こんにちは、富士榮です。
厳密にはOpenID Connectの仕様に定義されていませんが、以前実装したPairwise識別子(PPID)に加えて匿名の識別子(Transient Identifier)をサポートしたくなるシーンが存在するので、対応を入れていきたいと思います。
その前にこれまでのおさらいです。
- まずは全体像から
- まずOpenID Providerの情報をRelying Partyに提供する
- OpenID Providerを作る)認可エンドポイントを作る
- OpenID Providerを作る)トークンエンドポイントを作る
- OpenID Providerを作る)UserInfoエンドポイントを作る
- OpenID Providerを作る)response_typeを実装する
- OpenID Providerを作る)Hybridフローを実装する
- OpenID Providerを作る)Pairwise識別子を実装する
- OpenID Providerを作る)scopeの定義と返却する属性
- OpenID Providerを作る)定義済み属性の値として何を返却すべきか
- OpenID Providerを作る)トークンエンドポイントにクライアント認証を実装する
- OpenID Providerを作る)認可エンドポイントでクライアントの登録状態を検証する
- OpenID Providerを作る)ユーザ情報をデータベースから取得する
- OpenID Providerを作る)login_hintを使ってログインユーザを指定する
識別子の種別、および仮名と匿名の違い
識別子は主体を一意に特定するために利用される属性(群)を表しますが、名寄せのリスクなどに応じてどのような値を返すべきかについて十分な考慮が必要です。
そもそも識別子には公開、仮名(かめい)、匿名の3種類が存在します。
上記の表に示した通り、全てのRPに対して同じ識別子の値を送出するpublicなタイプ、同一のRPに対しては毎回同じ値を送出するPairwiseがOpenID Connectにおいては定義されています。ただし、特定のケースにおいて同一識別子出会ったとしても毎回送出する識別子を別のものに変えたい、というケースも存在します。SAMLにおいてはこのケースを想定してnameid-formatとしてpersistent(いわゆる仮名であるPairwise)に加えてtransient(匿名)を定義していました。
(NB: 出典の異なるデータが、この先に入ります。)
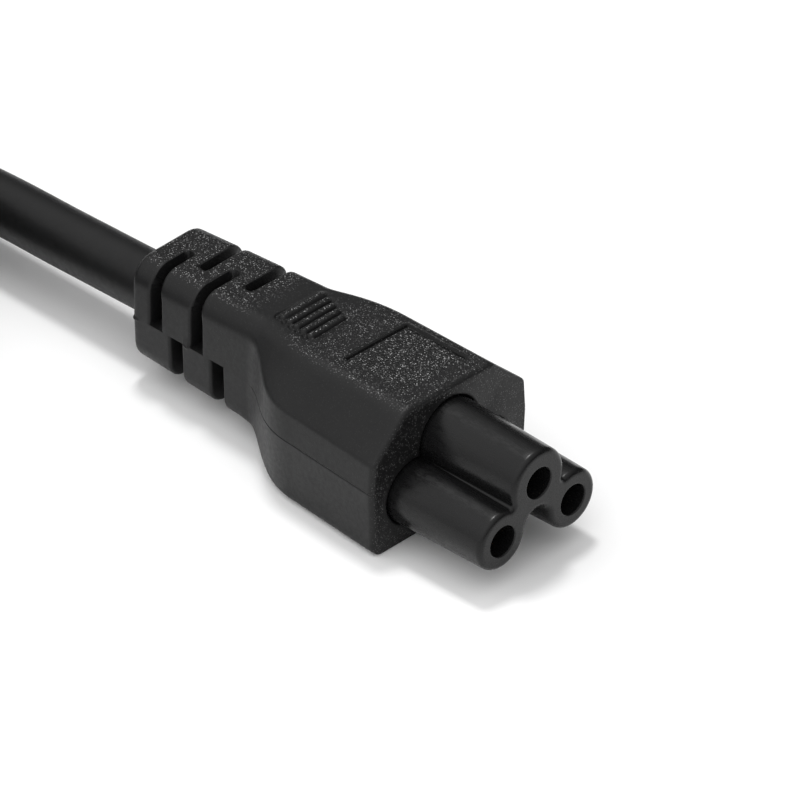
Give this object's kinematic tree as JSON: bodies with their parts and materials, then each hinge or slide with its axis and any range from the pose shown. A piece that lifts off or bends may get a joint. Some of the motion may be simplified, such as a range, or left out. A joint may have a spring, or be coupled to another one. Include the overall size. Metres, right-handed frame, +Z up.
{
  "type": "cloverleaf power cord",
  "caption": "Mains lead with a moulded cloverleaf connector, slotted strain relief, round cord wound in a tied coil, and a three-pin plug.",
  "frame": {"origin": "on the surface that the cord lies on, under the middle of the connector (from the nose's end to the strain relief's end, and midway across)", "axes": "+X out of the connector's nose, +Y to the side of the connector that faces away from the coil, +Z up"},
  "size_m": [0.1556, 0.0991, 0.0347],
  "materials": {
    "grained_black": "spark-eroded black PVC with a fine sparkling grain",
    "gloss_black": "smooth glossy black",
    "cord_black": "smooth satin black PVC sheath",
    "tie_black": "black plastic-coated wire strip",
    "brass": "plain",
    "nickel": "nickel-plated"
  },
  "bodies": {
    "root": {"connector_body": "grained_black", "connector_insert": "gloss_black", "contact_line": "brass", "contact_neutral": "brass", "contact_earth": "brass", "cord": "cord_black", "cord_coil": "cord_black", "cord_tie": "tie_black", "cord_tail": "cord_black", "plug_body": "grained_black", "plug_blade_line": "nickel", "plug_blade_neutral": "nickel", "plug_earth_pin": "nickel"}
  },
  "joints": []
}
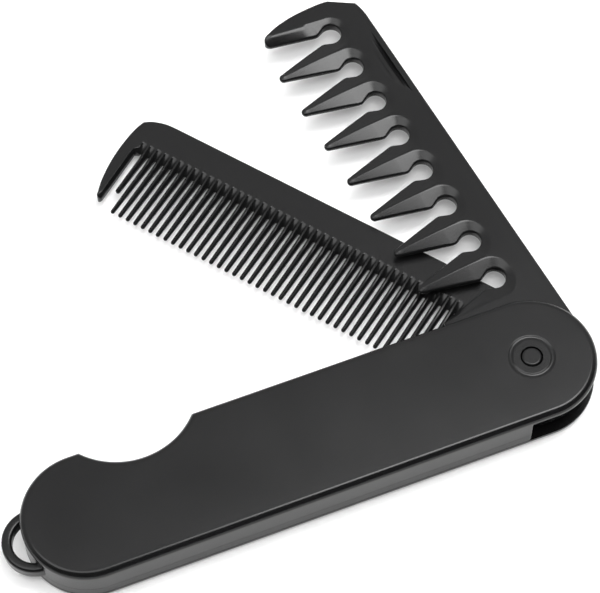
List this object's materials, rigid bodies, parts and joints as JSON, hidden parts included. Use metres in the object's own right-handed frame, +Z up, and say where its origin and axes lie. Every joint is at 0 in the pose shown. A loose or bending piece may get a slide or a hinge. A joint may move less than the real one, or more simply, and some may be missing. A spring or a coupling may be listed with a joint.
{
  "type": "folding comb",
  "caption": "Folding pocket comb: a fine-toothed and a wide-toothed blade swing on one pivot out of a slotted plastic handle with a finger notch and a cord loop.",
  "frame": {"origin": "where the pivot's axis meets the flat underside of the handle", "axes": "-X runs from the pivot along the handle to the cord loop, +Y is the side that the blades swing out of, +Z is up along the pivot, away from the surface it lies on"},
  "size_m": [0.15, 0.1323, 0.0131],
  "materials": {
    "handle_plastic": "satin",
    "pin_plastic": "satin",
    "fine_comb_plastic": "satin",
    "wide_comb_plastic": "satin"
  },
  "bodies": {
    "handle": {"top_shell": "handle_plastic", "bottom_shell": "handle_plastic", "pivot_pin": "pin_plastic"},
    "fine_blade": {"fine_comb": "fine_comb_plastic"},
    "wide_blade": {"wide_comb": "wide_comb_plastic"}
  },
  "joints": [
    {"name": "fine_hinge", "type": "hinge", "parent": "handle", "child": "fine_blade", "pos_m": [0, 0, 0.0044], "axis": [0, 0, -1], "range_deg": [-51.35, 128.65]},
    {"name": "wide_hinge", "type": "hinge", "parent": "handle", "child": "wide_blade", "pos_m": [0, 0, 0.0086], "axis": [0, 0, -1], "range_deg": [-82, 98]}
  ]
}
ここで仮名と匿名の違いを正しく理解しておきましょう。
- 仮名:連続性がある。つまり外野から見ると誰だか分からないが、特定のRPから見ると一意に主体を識別できる
- 匿名:連続性がない。外野から見ても特定のRPから見ても一意に主体を識別することができない
この辺りはかなり昔にイベントでしゃべった資料が出てきたので貼り付けておきます。
ID連携における仮名 from Naohiro Fujie
実装してみる
前置きが長くなりましたが、実装してみましょう。
基本的にはpairwiseの中の種別として実装をしてみたいと思いますので、設定ファイルにスイッチを作っておき、指定されたオプションによって仮名か匿名かを決めていきたいと思います。
.envに識別子のタイプを指定できるようにします。
# 識別子の種別:PERSISTENT or TRANSIENT
IDENTIFIER_TYPE=TRANSIENT
次に識別子を生成するところのロジックを分岐させます。
oauth2/oauth.js
// 識別子タイプの判定(Persistent or Transient)
let PPID;
switch(process.env.IDENTIFIER_TYPE){
case "TRANSIENT":
// 魔界異なる識別子を生成する
PPID = crypto.randomUUID();
break;
case "PERSISTENT":
default:
// Pairwise識別子の生成
PPID = utils.createPPID(payload.local_identifier, req.query.redirect_uri);
}
以上で完成です。
初回アクセスでの識別子(sub)の値
同じRPへのアクセスですがsubの値が変わっていることがわかります。
今回のコードを含めこちらに挙げてありますので参考にしてみてください。